━━━ Data shown

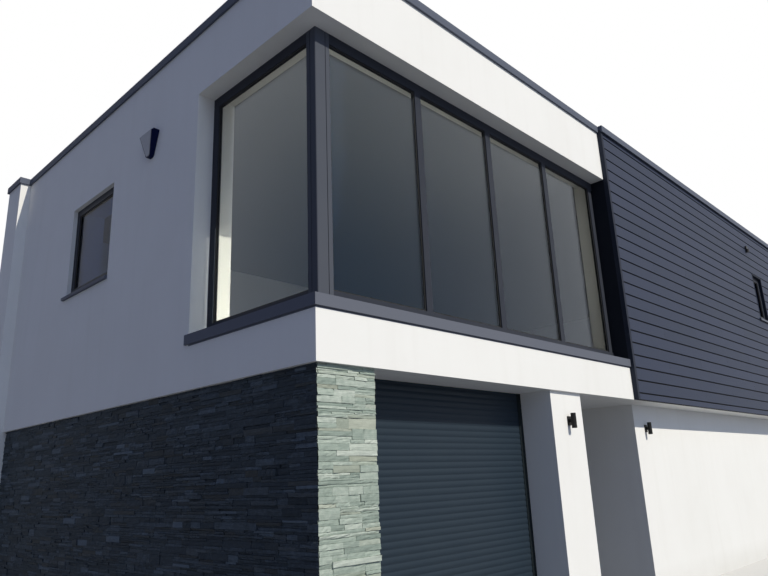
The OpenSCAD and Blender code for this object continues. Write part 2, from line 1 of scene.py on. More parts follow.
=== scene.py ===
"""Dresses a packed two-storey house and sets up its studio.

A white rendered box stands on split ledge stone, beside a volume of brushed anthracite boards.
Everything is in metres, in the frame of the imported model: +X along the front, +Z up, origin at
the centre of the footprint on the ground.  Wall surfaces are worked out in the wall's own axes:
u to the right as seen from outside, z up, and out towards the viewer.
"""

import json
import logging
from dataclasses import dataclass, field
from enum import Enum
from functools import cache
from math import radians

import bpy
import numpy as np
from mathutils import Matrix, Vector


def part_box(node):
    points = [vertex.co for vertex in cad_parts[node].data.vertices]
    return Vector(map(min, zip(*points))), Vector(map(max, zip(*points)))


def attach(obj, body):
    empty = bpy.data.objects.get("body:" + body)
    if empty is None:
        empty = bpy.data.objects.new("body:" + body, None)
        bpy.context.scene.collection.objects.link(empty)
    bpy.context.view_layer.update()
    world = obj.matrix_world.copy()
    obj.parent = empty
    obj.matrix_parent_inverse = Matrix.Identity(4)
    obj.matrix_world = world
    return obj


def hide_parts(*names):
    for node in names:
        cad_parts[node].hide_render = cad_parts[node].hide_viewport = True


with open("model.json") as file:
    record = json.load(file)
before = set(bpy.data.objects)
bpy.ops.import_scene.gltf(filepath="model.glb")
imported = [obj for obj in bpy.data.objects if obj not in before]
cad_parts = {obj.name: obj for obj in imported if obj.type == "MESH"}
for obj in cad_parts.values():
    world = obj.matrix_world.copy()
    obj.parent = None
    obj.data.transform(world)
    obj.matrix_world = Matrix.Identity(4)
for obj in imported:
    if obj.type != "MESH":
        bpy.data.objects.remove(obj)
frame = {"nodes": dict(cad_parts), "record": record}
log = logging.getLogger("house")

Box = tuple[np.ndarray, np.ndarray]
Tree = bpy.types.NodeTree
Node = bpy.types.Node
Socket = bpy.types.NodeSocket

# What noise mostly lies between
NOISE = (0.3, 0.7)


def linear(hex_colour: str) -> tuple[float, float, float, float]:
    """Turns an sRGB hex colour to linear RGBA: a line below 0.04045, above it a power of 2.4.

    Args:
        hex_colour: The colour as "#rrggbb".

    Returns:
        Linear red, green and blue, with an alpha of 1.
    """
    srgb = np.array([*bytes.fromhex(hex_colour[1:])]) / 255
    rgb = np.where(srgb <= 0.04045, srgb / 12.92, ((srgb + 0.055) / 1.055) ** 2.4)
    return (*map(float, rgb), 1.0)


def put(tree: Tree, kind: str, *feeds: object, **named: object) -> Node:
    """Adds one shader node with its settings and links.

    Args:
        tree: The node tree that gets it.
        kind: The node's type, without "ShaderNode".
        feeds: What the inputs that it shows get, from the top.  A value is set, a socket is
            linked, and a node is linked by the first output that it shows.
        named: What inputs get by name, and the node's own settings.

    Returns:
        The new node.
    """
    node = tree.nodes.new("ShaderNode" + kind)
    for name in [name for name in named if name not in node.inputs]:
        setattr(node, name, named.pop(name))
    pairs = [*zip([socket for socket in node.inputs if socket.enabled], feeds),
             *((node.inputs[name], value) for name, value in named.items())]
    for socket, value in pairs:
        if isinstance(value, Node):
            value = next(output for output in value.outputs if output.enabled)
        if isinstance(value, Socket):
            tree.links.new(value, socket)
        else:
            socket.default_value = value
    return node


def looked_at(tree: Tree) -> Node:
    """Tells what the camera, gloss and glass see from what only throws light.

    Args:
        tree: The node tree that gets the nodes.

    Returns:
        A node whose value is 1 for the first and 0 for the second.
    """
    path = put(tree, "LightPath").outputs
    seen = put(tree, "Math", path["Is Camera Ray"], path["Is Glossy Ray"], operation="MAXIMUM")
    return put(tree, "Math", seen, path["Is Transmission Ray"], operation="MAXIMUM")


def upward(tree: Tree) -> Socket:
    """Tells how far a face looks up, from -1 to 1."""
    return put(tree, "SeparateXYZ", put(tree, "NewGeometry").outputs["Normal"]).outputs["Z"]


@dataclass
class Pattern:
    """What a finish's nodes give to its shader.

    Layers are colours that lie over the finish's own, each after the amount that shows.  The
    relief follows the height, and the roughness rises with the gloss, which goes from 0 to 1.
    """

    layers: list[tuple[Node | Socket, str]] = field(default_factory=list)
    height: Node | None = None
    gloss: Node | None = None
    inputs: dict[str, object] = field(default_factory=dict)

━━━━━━

▶ Task instructions:
Word for word, write out the data.

▶ Result of this task:
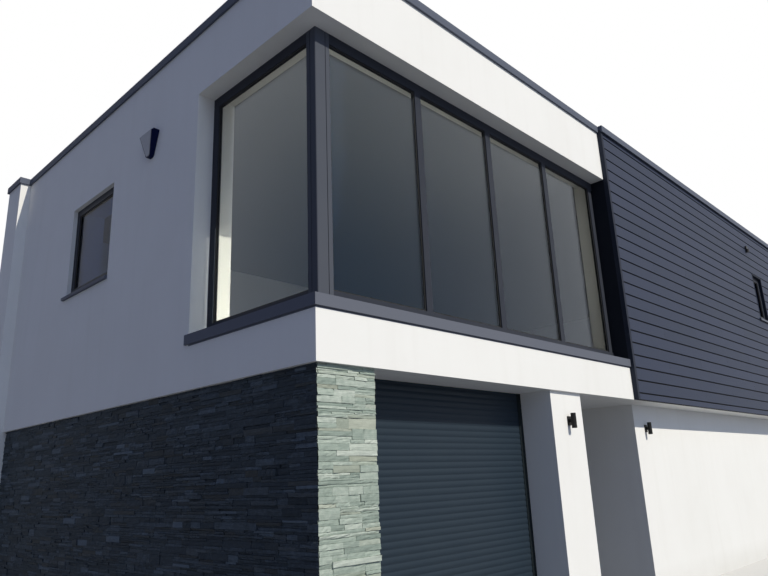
The OpenSCAD and Blender code for this object continues. Write part 2, from line 1 of scene.py on. More parts follow.
=== scene.py ===
"""Dresses a packed two-storey house and sets up its studio.

A white rendered box stands on split ledge stone, beside a volume of brushed anthracite boards.
Everything is in metres, in the frame of the imported model: +X along the front, +Z up, origin at
the centre of the footprint on the ground.  Wall surfaces are worked out in the wall's own axes:
u to the right as seen from outside, z up, and out towards the viewer.
"""

import json
import logging
from dataclasses import dataclass, field
from enum import Enum
from functools import cache
from math import radians

import bpy
import numpy as np
from mathutils import Matrix, Vector


def part_box(node):
    points = [vertex.co for vertex in cad_parts[node].data.vertices]
    return Vector(map(min, zip(*points))), Vector(map(max, zip(*points)))


def attach(obj, body):
    empty = bpy.data.objects.get("body:" + body)
    if empty is None:
        empty = bpy.data.objects.new("body:" + body, None)
        bpy.context.scene.collection.objects.link(empty)
    bpy.context.view_layer.update()
    world = obj.matrix_world.copy()
    obj.parent = empty
    obj.matrix_parent_inverse = Matrix.Identity(4)
    obj.matrix_world = world
    return obj


def hide_parts(*names):
    for node in names:
        cad_parts[node].hide_render = cad_parts[node].hide_viewport = True


with open("model.json") as file:
    record = json.load(file)
before = set(bpy.data.objects)
bpy.ops.import_scene.gltf(filepath="model.glb")
imported = [obj for obj in bpy.data.objects if obj not in before]
cad_parts = {obj.name: obj for obj in imported if obj.type == "MESH"}
for obj in cad_parts.values():
    world = obj.matrix_world.copy()
    obj.parent = None
    obj.data.transform(world)
    obj.matrix_world = Matrix.Identity(4)
for obj in imported:
    if obj.type != "MESH":
        bpy.data.objects.remove(obj)
frame = {"nodes": dict(cad_parts), "record": record}
log = logging.getLogger("house")

Box = tuple[np.ndarray, np.ndarray]
Tree = bpy.types.NodeTree
Node = bpy.types.Node
Socket = bpy.types.NodeSocket

# What noise mostly lies between
NOISE = (0.3, 0.7)


def linear(hex_colour: str) -> tuple[float, float, float, float]:
    """Turns an sRGB hex colour to linear RGBA: a line below 0.04045, above it a power of 2.4.

    Args:
        hex_colour: The colour as "#rrggbb".

    Returns:
        Linear red, green and blue, with an alpha of 1.
    """
    srgb = np.array([*bytes.fromhex(hex_colour[1:])]) / 255
    rgb = np.where(srgb <= 0.04045, srgb / 12.92, ((srgb + 0.055) / 1.055) ** 2.4)
    return (*map(float, rgb), 1.0)


def put(tree: Tree, kind: str, *feeds: object, **named: object) -> Node:
    """Adds one shader node with its settings and links.

    Args:
        tree: The node tree that gets it.
        kind: The node's type, without "ShaderNode".
        feeds: What the inputs that it shows get, from the top.  A value is set, a socket is
            linked, and a node is linked by the first output that it shows.
        named: What inputs get by name, and the node's own settings.

    Returns:
        The new node.
    """
    node = tree.nodes.new("ShaderNode" + kind)
    for name in [name for name in named if name not in node.inputs]:
        setattr(node, name, named.pop(name))
    pairs = [*zip([socket for socket in node.inputs if socket.enabled], feeds),
             *((node.inputs[name], value) for name, value in named.items())]
    for socket, value in pairs:
        if isinstance(value, Node):
            value = next(output for output in value.outputs if output.enabled)
        if isinstance(value, Socket):
            tree.links.new(value, socket)
        else:
            socket.default_value = value
    return node


def looked_at(tree: Tree) -> Node:
    """Tells what the camera, gloss and glass see from what only throws light.

    Args:
        tree: The node tree that gets the nodes.

    Returns:
        A node whose value is 1 for the first and 0 for the second.
    """
    path = put(tree, "LightPath").outputs
    seen = put(tree, "Math", path["Is Camera Ray"], path["Is Glossy Ray"], operation="MAXIMUM")
    return put(tree, "Math", seen, path["Is Transmission Ray"], operation="MAXIMUM")


def upward(tree: Tree) -> Socket:
    """Tells how far a face looks up, from -1 to 1."""
    return put(tree, "SeparateXYZ", put(tree, "NewGeometry").outputs["Normal"]).outputs["Z"]


@dataclass
class Pattern:
    """What a finish's nodes give to its shader.

    Layers are colours that lie over the finish's own, each after the amount that shows.  The
    relief follows the height, and the roughness rises with the gloss, which goes from 0 to 1.
    """

    layers: list[tuple[Node | Socket, str]] = field(default_factory=list)
    height: Node | None = None
    gloss: Node | None = None
    inputs: dict[str, object] = field(default_factory=dict)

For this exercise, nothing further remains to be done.